What you will do: Write the data out again in full, with no departure from the original.

Data provided:
-- -- --

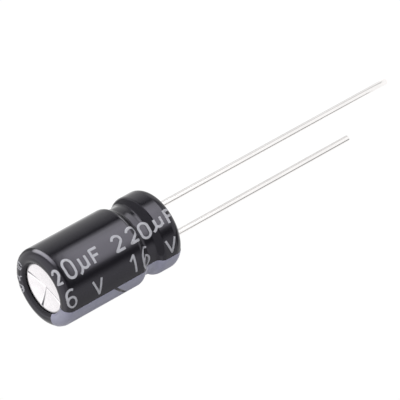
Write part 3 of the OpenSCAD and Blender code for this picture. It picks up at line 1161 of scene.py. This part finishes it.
def top_light(heading, radius):
    """The overhead light, with a gap behind it that the vent panel and the crown mirror."""
    gap = along(heading, (68, 0), (88, 1), (118, 1), (138, 0)) * along(radius, (34, 0), (50, 1))
    return 1, along(radius, (30, 1), (60, 0.75), (95, 0)) * (1 - gap)


def bead_shade(heading, radius):
    """A dim card above the bead, which its lower flank mirrors in place of the bright ones."""
    return 1, along(radius, (50, 1), (60, 0))


def add_key_lamp():
    """A square soft lamp that faces the body."""
    data = bpy.data.lights.new("key_lamp", "AREA")
    data.shape = "SQUARE"
    data.size = KEY_SIZE * MM
    data.energy = KEY_RADIANCE * math.pi * (KEY_SIZE * MM) ** 2
    lamp = put_in_scene("key_lamp", data)
    where = BODY_MIDDLE + Vector(KEY_DIRECTION).normalized() * KEY_DISTANCE
    lamp.location = where * MM
    lamp.rotation_mode = "QUATERNION"
    lamp.rotation_quaternion = (BODY_MIDDLE - where).to_track_quat("-Z", "Y")
    lamp.visible_camera = False
    lamp.visible_glossy = False


front_card = drum(FRONT_R, steps(80, 440, 2), steps(-16, 18.2, 0.6), front_light)
side_card = drum(SIDE_R, steps(293, 380, 3), steps(8.6, 14, 0.2), side_light)
flank_card = disc((0, 0), FLANK_Z, steps(3.75, 5, 0.1), steps(292, 336, 4), flank_light)
top_card = disc(TOP_CENTRE, TOP_Z, steps(0.5, 95, 10), steps(0, 360, 10), top_light)
shade_card = disc((0, 0), SHADE_Z, steps(60, 3.4, 8), steps(200, 400, 5), bead_shade)

add_floor()
add_card("front_softbox", front_card, FRONT_GLOW)
add_card("side_softbox", side_card, SIDE_GLOW)
add_card("flank_card", flank_card, FRONT_GLOW, one_sided=True)
add_card("top_softbox", top_card, TOP_GLOW)
add_card("bead_shade", shade_card, SHADE_GLOW, one_sided=True)
add_key_lamp()

world = bpy.data.worlds.new("studio_air")
bpy.context.scene.world = world
world.use_nodes = True
world.node_tree.nodes.clear()
air = Graph(world.node_tree)
sky = air.add("ShaderNodeBackground", {"Color": WHITE, "Strength": SKY_GLOW}).outputs[0]
direct = air.add("ShaderNodeBackground", {"Color": WHITE, "Strength": BACKGROUND_GLOW}).outputs[0]
blend = air.add("ShaderNodeMixShader", {0: seen_directly(air), 1: sky, 2: direct})
air_output = air.add("ShaderNodeOutputWorld")
air.link(blend.outputs[0], air_output.inputs["Surface"])

bpy.context.scene.view_settings.view_transform = "Standard"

-- -- --

Reply to the task:
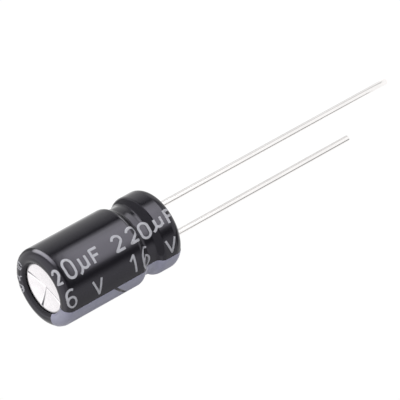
Write part 3 of the OpenSCAD and Blender code for this picture. It picks up at line 1161 of scene.py. This part finishes it.
def top_light(heading, radius):
    """The overhead light, with a gap behind it that the vent panel and the crown mirror."""
    gap = along(heading, (68, 0), (88, 1), (118, 1), (138, 0)) * along(radius, (34, 0), (50, 1))
    return 1, along(radius, (30, 1), (60, 0.75), (95, 0)) * (1 - gap)


def bead_shade(heading, radius):
    """A dim card above the bead, which its lower flank mirrors in place of the bright ones."""
    return 1, along(radius, (50, 1), (60, 0))


def add_key_lamp():
    """A square soft lamp that faces the body."""
    data = bpy.data.lights.new("key_lamp", "AREA")
    data.shape = "SQUARE"
    data.size = KEY_SIZE * MM
    data.energy = KEY_RADIANCE * math.pi * (KEY_SIZE * MM) ** 2
    lamp = put_in_scene("key_lamp", data)
    where = BODY_MIDDLE + Vector(KEY_DIRECTION).normalized() * KEY_DISTANCE
    lamp.location = where * MM
    lamp.rotation_mode = "QUATERNION"
    lamp.rotation_quaternion = (BODY_MIDDLE - where).to_track_quat("-Z", "Y")
    lamp.visible_camera = False
    lamp.visible_glossy = False


front_card = drum(FRONT_R, steps(80, 440, 2), steps(-16, 18.2, 0.6), front_light)
side_card = drum(SIDE_R, steps(293, 380, 3), steps(8.6, 14, 0.2), side_light)
flank_card = disc((0, 0), FLANK_Z, steps(3.75, 5, 0.1), steps(292, 336, 4), flank_light)
top_card = disc(TOP_CENTRE, TOP_Z, steps(0.5, 95, 10), steps(0, 360, 10), top_light)
shade_card = disc((0, 0), SHADE_Z, steps(60, 3.4, 8), steps(200, 400, 5), bead_shade)

add_floor()
add_card("front_softbox", front_card, FRONT_GLOW)
add_card("side_softbox", side_card, SIDE_GLOW)
add_card("flank_card", flank_card, FRONT_GLOW, one_sided=True)
add_card("top_softbox", top_card, TOP_GLOW)
add_card("bead_shade", shade_card, SHADE_GLOW, one_sided=True)
add_key_lamp()

world = bpy.data.worlds.new("studio_air")
bpy.context.scene.world = world
world.use_nodes = True
world.node_tree.nodes.clear()
air = Graph(world.node_tree)
sky = air.add("ShaderNodeBackground", {"Color": WHITE, "Strength": SKY_GLOW}).outputs[0]
direct = air.add("ShaderNodeBackground", {"Color": WHITE, "Strength": BACKGROUND_GLOW}).outputs[0]
blend = air.add("ShaderNodeMixShader", {0: seen_directly(air), 1: sky, 2: direct})
air_output = air.add("ShaderNodeOutputWorld")
air.link(blend.outputs[0], air_output.inputs["Surface"])

bpy.context.scene.view_settings.view_transform = "Standard"